##### INFORMATION SHOWN
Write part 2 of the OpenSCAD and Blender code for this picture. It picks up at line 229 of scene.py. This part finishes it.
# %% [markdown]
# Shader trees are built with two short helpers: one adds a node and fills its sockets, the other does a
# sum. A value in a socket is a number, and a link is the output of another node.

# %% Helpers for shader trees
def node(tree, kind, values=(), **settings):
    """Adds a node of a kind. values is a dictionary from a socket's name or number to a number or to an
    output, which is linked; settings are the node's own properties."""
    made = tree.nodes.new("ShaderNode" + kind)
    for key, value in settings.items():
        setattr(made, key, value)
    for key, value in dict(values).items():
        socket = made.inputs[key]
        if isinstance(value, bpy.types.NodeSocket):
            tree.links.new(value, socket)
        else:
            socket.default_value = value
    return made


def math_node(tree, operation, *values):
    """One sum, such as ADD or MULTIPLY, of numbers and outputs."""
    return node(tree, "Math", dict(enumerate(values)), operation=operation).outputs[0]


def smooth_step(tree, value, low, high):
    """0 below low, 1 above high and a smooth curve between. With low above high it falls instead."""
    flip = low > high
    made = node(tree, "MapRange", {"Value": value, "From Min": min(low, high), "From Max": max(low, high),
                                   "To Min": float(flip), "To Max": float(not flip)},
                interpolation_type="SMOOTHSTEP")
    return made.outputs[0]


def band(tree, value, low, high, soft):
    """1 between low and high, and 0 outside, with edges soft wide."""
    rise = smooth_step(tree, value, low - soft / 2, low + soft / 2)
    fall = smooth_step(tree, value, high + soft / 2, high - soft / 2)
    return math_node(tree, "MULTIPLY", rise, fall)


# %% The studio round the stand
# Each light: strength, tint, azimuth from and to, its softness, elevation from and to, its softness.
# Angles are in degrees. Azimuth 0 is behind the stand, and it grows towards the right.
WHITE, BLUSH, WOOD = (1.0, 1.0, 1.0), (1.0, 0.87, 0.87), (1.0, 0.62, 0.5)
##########
**STATED EXERCISE:**
Begin with the first line of the data above and, please, print each line exactly until you have printed the line containing "# sum. A value"; print nothing else.

**SOLUTION TO THE EXERCISE:**
Write part 2 of the OpenSCAD and Blender code for this picture. It picks up at line 229 of scene.py. This part finishes it.
# %% [markdown]
# Shader trees are built with two short helpers: one adds a node and fills its sockets, the other does a
# sum. A value in a socket is a number, and a link is the output of another node.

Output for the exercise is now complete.